Friday, March 20, 2009

Meeting Craig Ferguson

"Let's do a quick recon mission, there's time," I say to Jim, walking up to the Genesee Theatre in Waukegan.

"Grumble, grumble, blah blah," he replies.


My friend Wesley - who holds the distinction of being my third favorite Scotsman behind Craig Ferguson and Sean Connery - told me how he stayed after one of Craig's shows in Milwaukee a while back and scored an autograph. He also talked with Craig about some odd Scottish breakfast thing called Chinese eggs which sound delicious even though I don't get the Chinese part of it since it's eggs and toast and a bit of milk all jumbled up in a cup. Anyhoo.

"This must be the Back Stage Door," I say, brilliantly pointing to the door with the hand-lettered sign that reads 'Back Stage Door.'
Our seats are nothing short of spectacular. Second row. Center.

However, because these lovely, lovely tickets are a birthday gift from Jim, I decide it will be inappropriate to throw myself and/or various undergarments on the stage.
The show is just great; my face hurts from laughing.

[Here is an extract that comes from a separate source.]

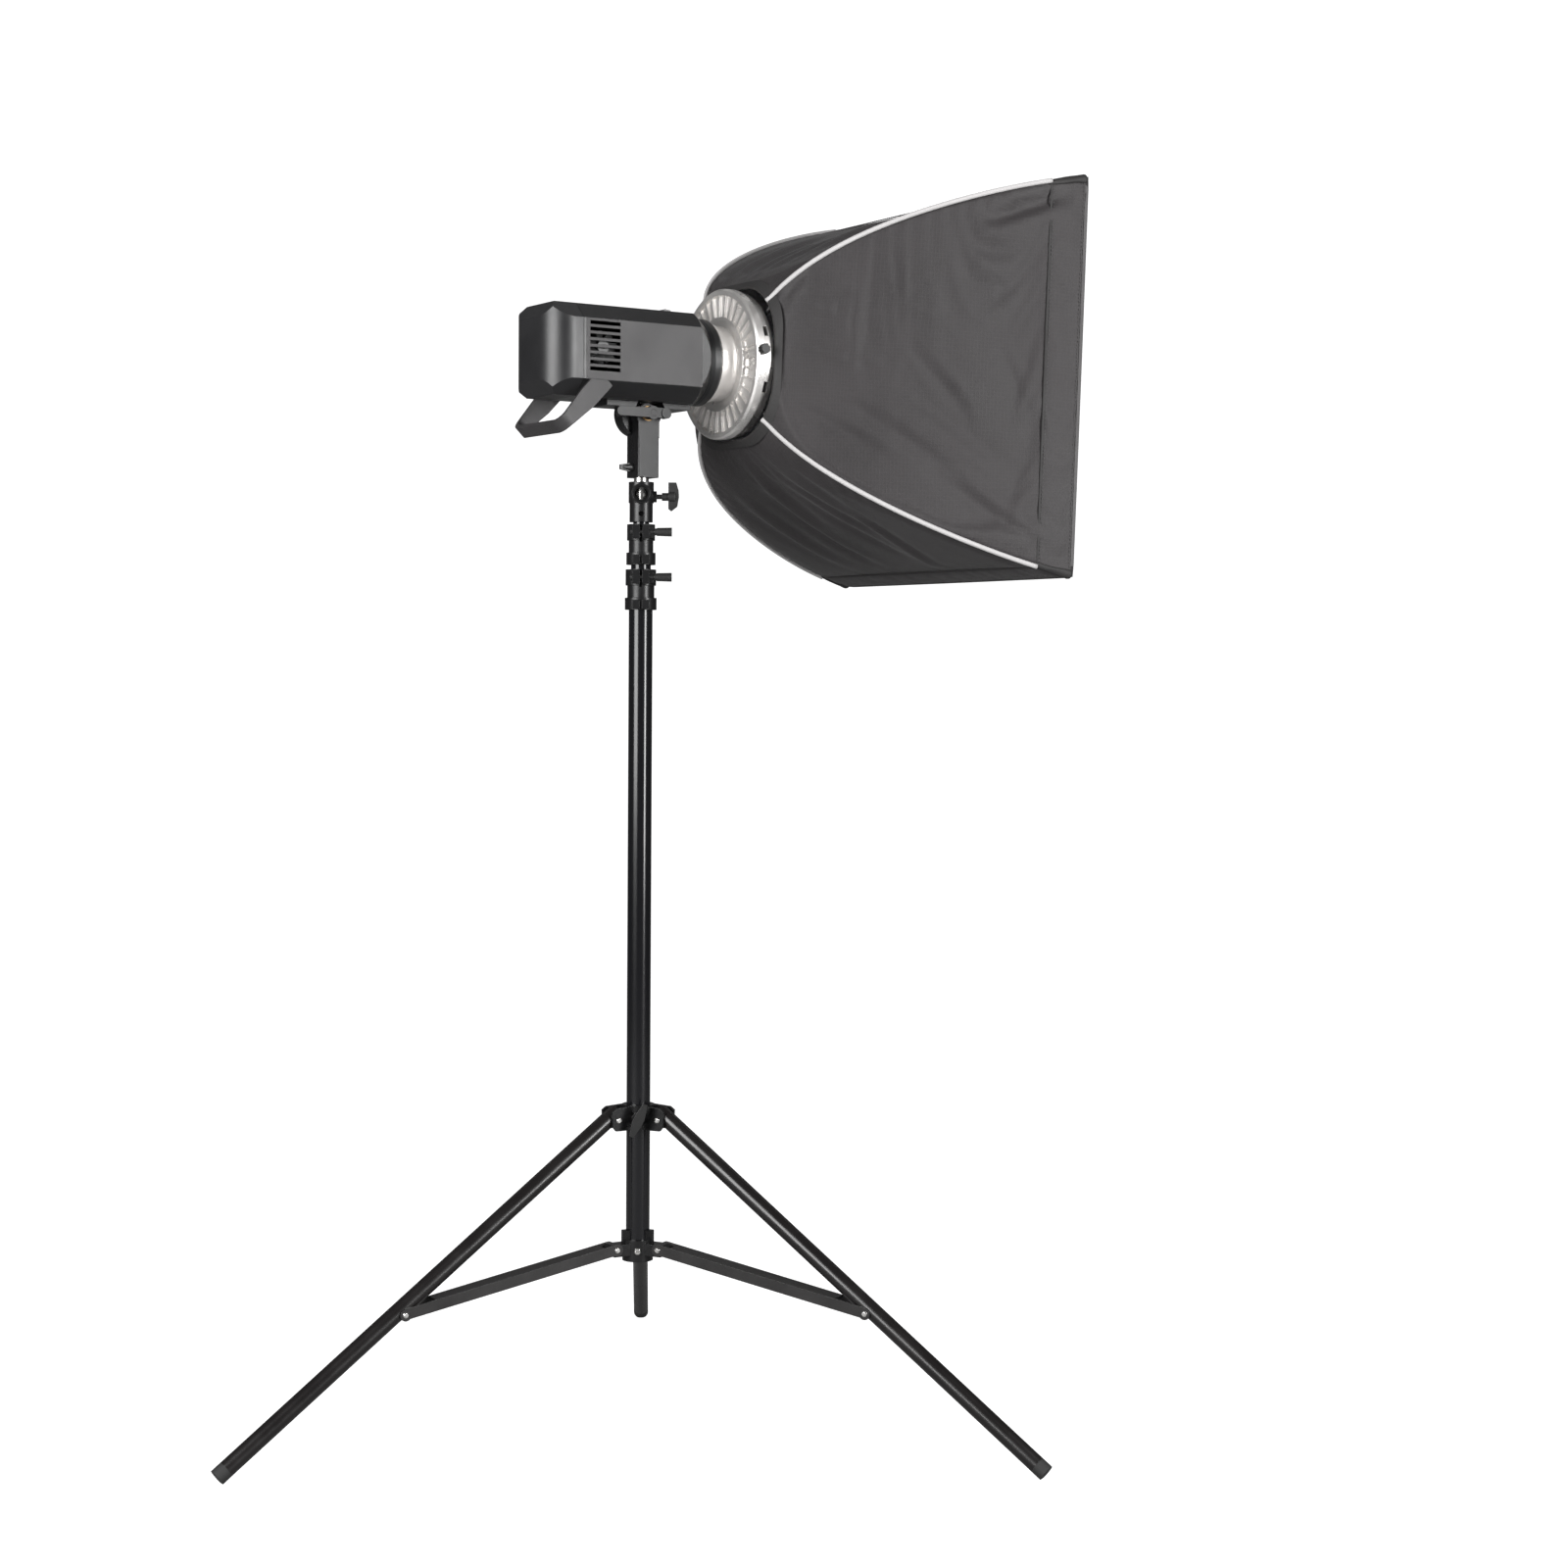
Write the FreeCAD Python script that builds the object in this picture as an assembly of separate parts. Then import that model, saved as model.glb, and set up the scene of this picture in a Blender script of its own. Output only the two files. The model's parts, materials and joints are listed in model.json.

Craig is brilliant and funny and larger than life on stage. Everything I imagined and more.

When it's over, we dart around back and wait near a black stretch limo at the Back Stage Door. We're first. There are nearly 20 of us by the time Craig appears - looking rather tired and small and shut-down for the evening.

Yes. Tired and small and shut-down. And I immediately feel awful for keeping him beyond the show.

Here's the deal. I'm not a nervous person typically. Especially meeting new people. I can be shy, but can usually manage a friendly smile and good eye contact with a firm handshake in social situations. But I also pick up on the energy of other people quickly and tend to mirror it - it's something I can't control.

So I approach him with my head down, no smile.

"Will you have time for signing?" I ask, holding out my sweat-soaked copy of his book Between the Bridge and the River.

He doesn't smile either. He sort of scans the crowd, then nods and moves toward the limo to drop off his backpack. When he returns I say something more gruff/stupid as he signs my book, and barely manage a thank you. Then we leave.

It was one of the more disheartening moments of my life. I felt like crying.

It's silly, I know.

But he worked really hard to make us laugh that night and there were so many things that I could've said like "What a great show!" or "Thank you for making me laugh every night; the only other person to accomplish that so consistently is my husband" or "I really loved your book."

I said none of these things.

It was like letting down a really great friend. And I'm sorry.
Another thing. I like Craig more when he's smiling at me from my TV set than in person.

Not because he isn't wonderful to see in person.

But because it just seems safer and more real. Does that make sense?

With some folks it's best if they're left up there on that pedestal looking fresh and happy and funny, rather than tired and quiet and spent after a really great show.
I am listening to: Four Weddings and a Funeral
I am reading: The Shack by William P. Young
And I am: Still kinda bummed about the whole thing


Susan's Snippets said...

Hedy -

I can relate on some level...

After seeing Joseph and The Amazing Technicolor Dreamcoat at the Chicago Theatre starring Donny Osmond (I know, but he was great!) – I waited in the alley for his I handed him the show program to sign...I froze and the only thing I could think to say was....“I am the same age as you!”

whoop de f***ing do

Anonymous said...

Don't be to hard on yourself Hedy! We celebrities understand the dynamics of these things and we hold no animosity towards the people who pay to see us... oh there are some shitheads who cross the line but by and large we are grateful for the appreciation.
Heck, you should have seen Jim at the Alice Cooper concert in '77... you'd think Miley Cyrus was playing!
By the way, have you seen my sunglasses anywhere?


You had Ferguson fright!
That really sucks, but look at it this way, you're probably not the first person, and you won't be the last.

I wonder if that's how people feel when they meet their favorite blogger in person--doesn't seem real unless you're reading them versus actually seeing them.

buck up Ferguson Fan, you will have another birthday next year..
2nd chance for 1st impression

Posol'stvo the Medved said...

Odd that you cut him such a break for being subdued and not give yourself one.

You were being polite and trying to respect his boundaries.

If I were Craig Ferguson, I think I might have appreciated that. When I become Craig Ferguson (I've heard about a portal in a file office in NYC...), I'll have a better idea and I'll let you know.